The month-long mass protests by Greek farmers against pension reform that have paralyzed much of the country appear to have entered a new stage as most of their representatives have opted for talks with the government. However, some unions seem to have no intention of backing down in the struggle to protect their future.
Greek prime minister Alexis Tsipras has been saying all along that reforms are “not optional,” but that has not stopped farmers and virtually the entire Greek labor force from engaging in marches and demonstrations against the plan to overhaul the country’s ailing pension system.
Ten days ago, the farmers took their grievances directly to the heart of the capital, protesting outside the Greek parliament in a cloud of police tear gas and pelting riot police with tomatoes.
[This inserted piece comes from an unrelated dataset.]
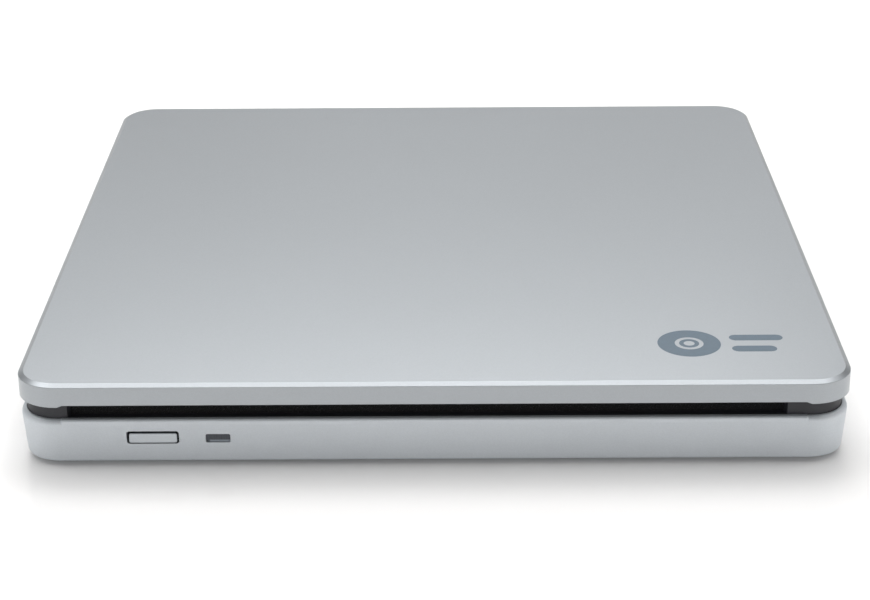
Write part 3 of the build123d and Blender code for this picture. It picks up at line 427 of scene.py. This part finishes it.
def ink(name, colour):
    """Screen-printed ink: the weave of the screen, and paler where the film is thin."""
    f = Finish(name, {"Specular IOR Level": 0.4})
    screen = f.sums("MULTIPLY", f.bands(0.14, "X"), f.bands(0.14, "Y"))
    film = f.noise(0.8, 4.0, rough=0.65)
    lit = f.sums("ADD", f.sums("MULTIPLY", screen, 0.25), f.sums("MULTIPLY", film, 0.75))
    tone = f.shades(lit, (0.3, tint(colour, 0.88)), (0.75, tint(colour, 1.16)))
    return f.done(tone, f.fit(film, 0.42, 0.56), f.relief(screen, 0.0015))


def floor_sheet(name):
    """White sheet with a barely visible mottle, polished round the drive and satin further out."""
    f = Finish(name, {
        "IOR": 1.5,
        "Specular IOR Level": 0.5,
        "Emission Color": (1, 1, 1, 1),
        "Emission Strength": 0.03,
    })
    mottle = f.noise(60.0, 3.0)
    tone = f.shades(mottle, (0.3, (0.94, 0.93, 0.921)), (0.7, (0.95, 0.94, 0.931)))
    reach = f.add("VectorMath", {0: f.space}, operation="LENGTH").outputs["Value"]
    polish = f.sums("ADD", f.fit(mottle, 0.03, 0.045), f.fit(reach, 0.0, 0.45, 0.16, 0.6))
    return f.done(tone, polish, f.relief(f.noise(8.0, 2.0), 0.0005))


SILVER = (0.393, 0.415, 0.435)
LID_PAINT = (SILVER, 0.9, 0.30)
# The tub takes the lid's silver at 1.61 times the brightness, less metallic and rougher: partly a more
# diffuse paint, partly painted light, as if the tub were lit more strongly from below.
TUB_PAINT_WITH_PAINTED_LIGHT = (tint(SILVER, 1.61), 0.5, 0.48)
finishes = {
    "silver_paint": silver_paint("silver_paint_finish", *LID_PAINT),
    "silver_paint_tub": silver_paint("silver_tub_painted_light_finish", *TUB_PAINT_WITH_PAINTED_LIGHT),
    "charcoal_plastic": moulded("charcoal_finish", (0.025, 0.0255, 0.031), 0.5),
    "black_felt": felt("felt_finish"),
    "foot_rubber": rubber("foot_finish", (0.02, 0.02, 0.021)),
    "screw_steel": screw_head("zinc_screw_finish", (0.56, 0.55, 0.52), 0.3),
    "screw_black": screw_head("black_screw_finish", (0.022, 0.022, 0.024), 0.38),
    "label_film": label_film("label_finish"),
    "smoked_window": smoked_pane("window_finish"),
    "board_green": solder_mask("board_finish"),
    "chip_black": chip("chip_finish"),
    "plug_black": moulded("plug_finish", (0.015, 0.015, 0.016), 0.45, 0.09, 0.004),
    "led_resin": clear_resin("lamp_finish", (0.72, 0.84, 0.92)),
    "contact_gold": plated("gold_finish", (0.83, 0.6, 0.24), 0.22, (1, 30, 1), 0.05),
    "socket_steel": plated("nickel_finish", (0.62, 0.6, 0.57), 0.24, (1, 25, 1), 0.05),
    "cable_white": flat_cable("cable_finish"),
    "case_steel": galvanised("sheet_finish", (0.56, 0.57, 0.57)),
    "cast_alloy": cast_metal("cast_finish", (0.34, 0.345, 0.35)),
    "bright_steel": plated("ground_steel_finish", (0.66, 0.66, 0.67), 0.16, (1, 1, 30), 0.04),
    "motor_can": plated("motor_can_finish", (0.47, 0.47, 0.48), 0.28, (12, 12, 1), 0.05),
    "coil_copper": enamelled_wire("coil_finish", middle("spindle_stator")),
    "mat_rubber": rubber("mat_finish", (0.015, 0.015, 0.017), middle("turntable_mat"), 0.4),
    "acetal_white": moulded("white_acetal_finish", (0.68, 0.68, 0.655), 0.36, 0.2, 0.002, 0.03,
                            {"Subsurface Weight": 0.08, "Subsurface Scale": 0.0006}),
    "acetal_black": moulded("black_acetal_finish", (0.018, 0.018, 0.02), 0.34, 0.2, 0.002, 0.1),
    "roller_rubber": rubber("roller_finish", (0.03, 0.03, 0.032)),
    "lens_glass": coated_lens("lens_finish"),
    "magnet_nickel": plated("magnet_finish", (0.52, 0.51, 0.5), 0.2, (1, 1, 1), 0.08),
    "bush_rubber": rubber("bush_finish", (0.028, 0.028, 0.028)),
}
own_finishes = {
    "eject_button": painted_key("key_finish", *TUB_PAINT_WITH_PAINTED_LIGHT),
    "front_board": solder_mask("front_board_finish", (90, 0, 0)),
    "motor_worm": turned("worm_finish", (0.8, 0.58, 0.28), middle("motor_worm"), "Y", 0.1, 0.24),
    "spindle_rotor": turned("rotor_finish", (0.6, 0.6, 0.61), middle("spindle_rotor"), "Z", 0.14, 0.2),
    "lead_screw": turned("lead_screw_finish", (0.6, 0.6, 0.61), middle("lead_screw"), "X", 0.1, 0.18),
}


def finish_nodes():
    """Every CAD node keeps its mesh and takes its slot's finish, or one of its own."""
    slots = {row["node"]: row["material_slot"] for row in frame["record"]["subparts"]}
    for name, node in frame["nodes"].items():
        made = own_finishes.get(name) or finishes[slots[name]]
        for holder in node.material_slots:
            holder.material = made


# ---- added pieces -------------------------------------------------------------------------------------
def mesh_piece(name, corners, faces, finish):
    """A new flat-shaded piece from corners in millimetres and faces, riding on the casing."""
    mesh = bpy.data.meshes.new(name)
    mesh.from_pydata([[c * MM for c in corner] for corner in corners], [], faces)
    mesh.validate()
    mesh.materials.append(finish)
    piece = bpy.data.objects.new(name, mesh)
    scene.collection.objects.link(piece)
    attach(piece, "casing")


def plate_between(outer, inner, z):
    """Corners and faces of a thin plate between a closed outline and a hole of as many points, or none."""
    count = len(outer)
    low, high = z
    corners = [(x, y, low) for x, y in outer] + [(x, y, high) for x, y in outer]
    faces = [(i, (i + 1) % count, count + (i + 1) % count, count + i) for i in range(count)]
    if not inner:
        return corners, faces + [tuple(range(count - 1, -1, -1)), tuple(range(count, 2 * count))]
    corners += [(x, y, low) for x, y in inner] + [(x, y, high) for x, y in inner]
    for i in range(count):
        j = (i + 1) % count
        faces.append((2 * count + j, 2 * count + i, 3 * count + i, 3 * count + j))
        faces.append((count + i, count + j, 3 * count + j, 3 * count + i))
        faces.append((j, i, 2 * count + i, 2 * count + j))
    return corners, faces


def circle(x, y, radius, count=96):
    turn = 2 * math.pi / count
    return [(x + radius * math.cos(i * turn), y + radius * math.sin(i * turn)) for i in range(count)]


def rounded(x, y, radius, count=8):
    """A rectangle with rounded corners, from its ranges."""
    points = []
    corners = ((x[1], y[0], -90), (x[1], y[1], 0), (x[0], y[1], 90), (x[0], y[0], 180))
    for cx, cy, start in corners:
        mx = cx - radius if cx == x[1] else cx + radius
        my = cy - radius if cy == y[1] else cy + radius
        for i in range(count + 1):
            turn = math.radians(start + 90 * i / count)
            points.append((mx + radius * math.cos(turn), my + radius * math.sin(turn)))
    return points


MARK_CENTRE = (44.4, -58.3)
MARK_BAR_START = 51.6
MARK_BAR_ROUND = 1.2


def printed_mark():
    """A plain disc sign and two rounded bars, printed near the lid's front right corner."""
    ink_blue = ink("mark_ink", (0.083, 0.125, 0.165))
    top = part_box("top_cover")[1].z / MM
    z = (top - 0.004, top + 0.006)
    shapes = {
        "mark_disc": (circle(*MARK_CENTRE, 5.5), circle(*MARK_CENTRE, 2.5)),
        "mark_hub": (circle(*MARK_CENTRE, 1.75), circle(*MARK_CENTRE, 0.95)),
        "mark_bar_upper": (rounded((MARK_BAR_START, 61.0), (-57.2, -54.8), MARK_BAR_ROUND), None),
        "mark_bar_lower": (rounded((MARK_BAR_START, 59.4), (-61.8, -59.4), MARK_BAR_ROUND), None),
    }
    for name, (outer, inner) in shapes.items():
        corners, faces = plate_between(outer, inner, z)
        mesh_piece(name, corners, faces, ink_blue)


NAP_FIBRES = 2200
NAP_INSET = 1.2
# Each strip of nap: its name, its range in Z, and how much its fibres lean up or down.
NAP_STRIPS = [("felt_nap_upper", 10.45, 11.9, -0.5), ("felt_nap_lower", 8.9, 10.25, 0.35)]


def felt_nap():
    """Loose fibres along both edges of the slot's dust seal, each a fine closed spike."""
    low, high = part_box("slot_felts")
    x0, x1 = low.x / MM + NAP_INSET, high.x / MM - NAP_INSET
    face_y = low.y / MM
    chance = random.Random(7)
    for name, z0, z1, droop in NAP_STRIPS:
        corners, faces = [], []
        for _ in range(NAP_FIBRES):
            x, z = chance.uniform(x0, x1), chance.uniform(z0, z1)
            length, thick = chance.uniform(0.35, 0.8), chance.uniform(0.018, 0.03)
            away = Vector((chance.gauss(0, 0.45), -1.0, chance.gauss(droop * 0.5, 0.35))).normalized()
            root = Vector((x, face_y + 0.02, z))
            side = away.cross(Vector((0, 0, 1))).normalized()
            over = side.cross(away)
            first = len(corners)
            for k in range(3):
                turn = 2 * math.pi * k / 3
                corners.append(root + (side * math.cos(turn) + over * math.sin(turn)) * thick)
            corners.append(root + away * length + Vector((0, 0, -0.12 * length)))
            a, b, c, d = range(first, first + 4)
            faces += [(a, c, b), (a, b, d), (b, c, d), (c, a, d)]
        mesh_piece(name, corners, faces, finishes["black_felt"])


LABEL_MARGIN = 1.6
LABEL_LINE = 0.25


def label_border():
    """A thin printed frame and two rules on the blank label under the tub."""
    low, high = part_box("label_plate")
    z = (low.z / MM - 0.004, low.z / MM + 0.01)
    x = (low.x / MM + LABEL_MARGIN, high.x / MM - LABEL_MARGIN)
    y = (low.y / MM + LABEL_MARGIN, high.y / MM - LABEL_MARGIN)
    grey_ink = ink("label_ink", (0.16, 0.165, 0.17))
    outer = rounded(x, y, 1.2)
    inner = rounded((x[0] + LABEL_LINE, x[1] - LABEL_LINE), (y[0] + LABEL_LINE, y[1] - LABEL_LINE), 0.95)
    corners, faces = plate_between(outer, inner, z)
    mesh_piece("label_frame", corners, faces, grey_ink)
    for name, place in (("label_rule_upper", 0.64), ("label_rule_lower", 0.36)):
        at = y[0] + (y[1] - y[0]) * place
        rule = rounded((x[0] + 2.5, x[1] - 2.5), (at - 0.12, at + 0.12), 0.1, 3)
        corners, faces = plate_between(rule, None, z)
        mesh_piece(name, corners, faces, grey_ink)


# ---- floor and light ----------------------------------------------------------------------------------
FLOOR_REACH = 6


def lay_floor():
    r = FLOOR_REACH
    mesh = bpy.data.meshes.new("floor")
    mesh.from_pydata([(-r, -r, 0), (r, -r, 0), (r, r, 0), (-r, r, 0)], [], [(0, 1, 2, 3)])
    mesh.materials.append(floor_sheet("floor_finish"))
    floor = bpy.data.objects.new("floor", mesh)
    scene.collection.objects.link(floor)


def panel(name, centre, aim, size, radiance):
    """A soft rectangular light. radiance is how bright its surface looks."""
    light = bpy.data.lights.new(name, "AREA")
    light.shape = "RECTANGLE"
    light.size, light.size_y = size
    light.energy = radiance * size[0] * size[1] * math.pi
    made = bpy.data.objects.new(name, light)
    made.location = centre
    made.rotation_euler = (Vector(aim) - Vector(centre)).to_track_quat("-Z", "Y").to_euler()
    scene.collection.objects.link(made)


# Rows of soft panels on the ceiling: where each row starts and ends along Y, and how bright its left,
# middle and right panels are.
CEILING_HEIGHT = 1.2
CEILING_PANEL_WIDTH = 0.8
CEILING = [
    (-0.2, 0.0, (1.16, 3.00, 0.80)),
    (0.0, 0.2, (3.00, 0.64, 3.00)),
    (0.2, 0.45, (2.09, 3.00, 0.67)),
    (0.45, 0.9, (0.20, 6.50, 0.85)),
    (0.9, 1.5, (2.59, 6.50, 0.73)),
    (1.5, 2.3, (0.68, 0.91, 0.14)),
    (2.3, 3.3, (0.13, 0.00, 0.40)),
    (3.3, 4.6, (0.00, 0.27, 0.14)),
]

# Low panels round the stage: name, centre, what it faces, size, and how bright it is.
WALLS = [
    ("wall_front", (0, -2.2, 0.25), (0, 0, 0.25), (2.8, 0.5), 0.63),
    ("wall_front_high", (0, -2.2, 0.8), (0, 0, 0.4), (2.8, 0.6), 0.20),
    ("wall_left", (-1.5, 0, 0.25), (0, 0, 0.25), (2.4, 0.5), 0.35),
    ("wall_left_high", (-1.5, 0, 0.8), (0, 0, 0.4), (2.4, 0.6), 0.40),
    ("wall_right", (1.5, 0, 0.25), (0, 0, 0.25), (2.4, 0.5), 0.35),
    ("wall_right_high", (1.5, 0, 0.8), (0, 0, 0.4), (2.4, 0.6), 0.40),
    ("wall_back", (0, 3.2, 0.25), (0, 0, 0.25), (4.4, 0.5), 0.16),
    ("wall_back_high", (0, 3.2, 0.8), (0, 0, 0.4), (4.4, 0.6), 0.13),
    ("corner_back_left", (-1.7, 2.6, 0.7), (0, 0, 0.7), (1.0, 0.8), 0.27),
    ("corner_back_right", (1.7, 2.6, 0.7), (0, 0, 0.7), (1.0, 0.8), 0.22),
    ("corner_front_left", (-1.9, -1.8, 0.65), (0, 0, 0.5), (1.4, 0.9), 0.60),
    ("corner_front_right", (1.9, -1.8, 0.65), (0, 0, 0.5), (1.4, 0.9), 0.60),
]


# The world's brightness at and above the horizon, and the heights where it starts and ends fading.
WORLD_LEVELS = (0.95, 0.25)
WORLD_FADE = (0.03, 0.08)


def light_studio():
    """The ceiling, a few low panels, and a world that is pale at the horizon and dim above it."""
    for row, (y0, y1, levels) in enumerate(CEILING):
        for column, level in enumerate(levels):
            if level:
                centre = (CEILING_PANEL_WIDTH * (column - 1), (y0 + y1) / 2, CEILING_HEIGHT)
                size = (CEILING_PANEL_WIDTH, y1 - y0)
                panel(f"ceiling_{row}_{column}", centre, (centre[0], centre[1], 0), size, level)
    for name, centre, aim, size, level in WALLS:
        panel(name, centre, aim, size, level)
    world = bpy.data.worlds.new("studio")
    world.use_nodes = True
    tree = world.node_tree
    heading = tree.nodes.new("ShaderNodeTexCoord").outputs["Generated"]
    height = tree.nodes.new("ShaderNodeSeparateXYZ")
    ramp = tree.nodes.new("ShaderNodeValToRGB")
    for element, place, level in zip(ramp.color_ramp.elements, WORLD_FADE, WORLD_LEVELS):
        element.position = place
        element.color = (level, level, level, 1)
    tree.links.new(heading, height.inputs[0])
    tree.links.new(height.outputs[2], ramp.inputs[0])
    tree.links.new(ramp.outputs[0], tree.nodes["Background"].inputs[0])
    scene.world = world


place_camera()
finish_nodes()
printed_mark()
felt_nap()
label_border()
lay_floor()
light_studio()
Still, it seems that some Greek farmers are getting tired after a month-long struggle against the government’s proposed plan for pension reform and are now willing to engage in a dialogue with PM Alexis Tsipras, which is what the Greek government was expecting to happen all along.
Following today’s meeting in Nikea, farmers’ representatives decided unanimously to hold talks with the Greek prime minister, but farmers in eastern Macedonia and Thrace rejected holding talks with the government and plan to continue their protests.
However, even the farmers’ union, open to holding talks with the prime minister, insist on the withdrawal of the pension reform plan and seek government concessions on a number of vital issues, including the contentious plan that farmers be taxed from the very first euro they put in their cash register.